Kavita Philip is Associate Professor of History with affiliate faculty positions in Anthropology and Informatics at UCI, and a 2014-2016 Visiting Scholar at the Max Planck Institute for the History of Science, Berlin. She has worked in environmental studies, colonial history, postcolonial studies, history of technology, global political economy, and science fiction studies. She is author of Civilizing Natures (2003 and 2004), and co-editor of four volumes, curating interdisciplinary work in radical history, political science, art, activism, gender, and public policy. She has a Ph.D. in Science and Technology Studies from Cornell, an M.S. in Physics from the University of Iowa, and a B.Sc. in Physics (with Chemistry and Mathematics minors) from the University of Madras, India.
The History and Theory of New Media Lecture Series brings to campus leading humanities scholars working on issues of media transition and technological emergence. The series promotes new, interdisciplinary approaches to questions about the uses, meanings, causes, and effects of rapid or dramatic shifts in techno-infrastructure, information management, and forms of mediated expression. Presented by the Berkeley Center for New Media, these events are free and open to the public. For more information, visit: http://htnm-berkeley.com/
—— HTNM REVISITED 3/5 POSTED ONLINE ——
Miyoko Conley (TDPS) recaps an amazing talk by Kavita Philip in the History and Theory of New Media Lecture Series.
The Spring semester of the History and Theory of New Media Lecture Series began on March 2, 2017, with a talk by Kavita Philip entitled “Ripped Off? Pirate Technologies, Jugaad Politics, and Postcolonial Modernities” (previously titled “The Pirate Function”). Philip is Associate Professor of History with affiliate faculty positions in Anthropology and Informatics at University of California, Irvine, and her talk illustrated the large scope of her new book on piracy, particularly in relation to India’s late-twentieth century economic and technological takeoff.

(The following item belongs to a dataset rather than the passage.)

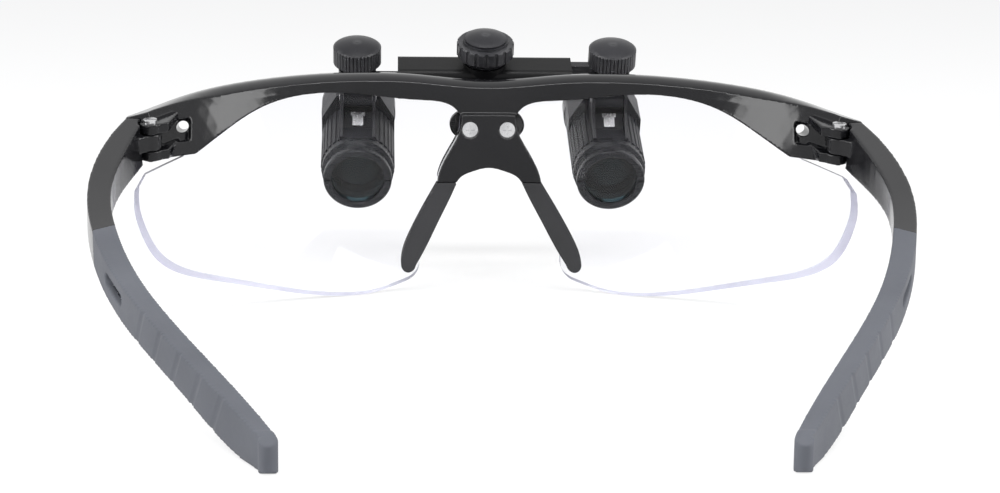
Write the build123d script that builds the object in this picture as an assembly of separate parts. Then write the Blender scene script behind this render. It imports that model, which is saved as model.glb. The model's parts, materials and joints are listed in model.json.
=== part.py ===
"""Flip-up dental loupes on a half-rim sports frame, as separate pieces in their real places.

Millimetres. +X is the wearer's left, -Y is the way the wearer looks, +Z is up, and the lens
bottoms and the temple tips stand on Z = 0. Pieces are built with Y = 0 at the temple hinges,
and moved together at the end so that the origin lies under the middle of the whole object.
"""
from build123d import *
from math import cos, pi, radians, sin, sqrt, tan
import os

# ---- driving dimensions: the front ---------------------------------------------------------
WRAP_BOW = 41.84              # the front's foremost point ahead of its outer corners
WRAP_RISE = 55.0              # centre of the wrap sphere above the table
END_SET = 0.66                # the outer corners ahead of the hinge plane, Y = 0
LENS_THICKNESS = 2.0
FRONT_DEPTH = 5.0             # brow bar, front to back
FRONT_HALF_WIDTH = 71.2       # outer end of the end pieces
DRAWN_HALF_WIDTH = 71.2       # half width that the outlines below are drawn for
BROW_CENTRE_Z = 40.5
BROW_PEAK_X, BROW_PEAK_Z = 30.0, 42.3
BROW_END_Z = 36.9
BAR_HEIGHT = 3.7              # brow bar at its thinnest
END_PIECE_BOTTOM = 29.0
NECK_HALF_WIDTH = 5.6
ARCH_TOP_Z = 23.4             # top of the nose arch
LEG_THICKNESS = 3.4
LEG_INSET = 1.4               # the legs' front face behind the wrap sphere
PAD_TOP_Z = 20.6
PAD_SKIN = 0.8                # rubber behind and beside each leg's prong
JOINT_GAP = 0.15              # half the gap between the front and each temple
GROOVE_CLEARANCE = 0.05

# ---- driving dimensions: the temples -------------------------------------------------------
HINGE_INSET, HINGE_Y, HINGE_Z = 4.9, 0.6, 32.6
HINGE_TILT = 12.0             # hinge axis leans back by this many degrees
HINGE_RADIUS = 2.0
HINGE_PIN_RADIUS = 0.7
KNUCKLE_HEIGHT = 3.2
LUG_HEIGHT = 2.0
HINGE_GAP = 0.1
TEMPLE_END_Y = 122.0
SLEEVE_START_Y = 40.0
CORE_END_Y = 104.0
SLEEVE_WALL = 0.9
STRIP_COVER = 0.2             # plastic over the steel strip inside each temple
STRIP_START_Y, STRIP_END_Y = 22.0, 102.0
SLOT_START_Y, SLOT_LENGTH, SLOT_HEIGHT = 53.0, 11.0, 2.0

# ---- driving dimensions: the flip mount ----------------------------------------------------
PLATE_LENGTH, PLATE_HEIGHT, PLATE_THICKNESS = 15.7, 5.6, 2.6
PLATE_Z = 31.0
PLATE_SET = 0.5               # plate's rear face behind the wrap sphere's foremost point
SCREW_SPACING = 7.7
SCREW_RADIUS, SCREW_HEAD_RADIUS, SCREW_HEAD_HEIGHT = 0.8, 1.6, 0.9
FLIP_REACH, FLIP_Z = 6.9, 36.6
FLIP_KNUCKLE_RADIUS, FLIP_KNUCKLE_WIDTH = 2.3, 7.0
FLIP_PIN_RADIUS, FLIP_EAR_WIDTH, FLIP_WASHER = 0.8, 2.0, 0.3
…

Phillip first located her study in our contemporary moment, where there is a simultaneous anxiety about piracy and intellectual property theft on the one hand, and on the other, a blasé attitude toward copying in a Western, industrialized context. However, rather than focusing solely on the present, Philip deployed a multinodal method to think about piracy postcolonially, drawing together strands of various historical vignettes and events involving the meanings of science, technologies, and economic development, in order to make visible the “seams and points of articulation” among these discourses. For example, Philip cited both the discourses on piracy and Jugaad, a practice of “doing more with less” and recently hailed in business magazines as the secret to successful innovation, as dependent on traditional, 19th-century narratives of “backwardness” and “primitiveness” (Philip also sees Jugaad as modeled after piracy, hence drawing economics and piracy closer together). Her project asks why and how it has seemed necessary to look at spaces of decolonization through spaces of science, politics, and economics, and what politics become thinkable or unthinkable through these practices.
Moreover, through historical vignettes that stretch from the 18th century to the present, Philip’s talk located some points of discomfort and disruption in these traditional stories about postcolonial technology in general, and piracy in particular. Philip presented two ends of the spectrum of thought regarding piracy; one seeing piracy as a threat to the state, to law and order, etc., and the other end being a celebration of the utopian promises of pirate society (admittedly mostly fictitious, not matter the era). Though it may seem like a (humorous) stretch to talk about literal pirates from the 18th century in relation to technological piracy today, Philip’s example of the laws passed against white pirates in Madagascar opened up broader themes surrounding technological piracy, and how the anxiety around piracy stems from its intimate generation, its “calculus of unauthorized production,” whether that production is “ungoverned, stateless copies” in regards to literal pirate children or technological goods.
Lastly, through an anecdote about how Spider-Man 3 opened in China before it did in the United States due to fears of piracy, Philip showed how pirates, though often thought to be outside figures in our economy, are central figures in opening up new geographies of development, and how their uneven use of the law indicates the uneven movement of the law. While arguing against both a curtailment of piracy and its uncritical celebration, due to the ease with which a “sharing economy” is appropriated and exploited by capital, Philip ended her talk and the Q&A by inviting us to think about how pirates enable a fuzzy world, where boundaries and traditional narratives are not easily defined.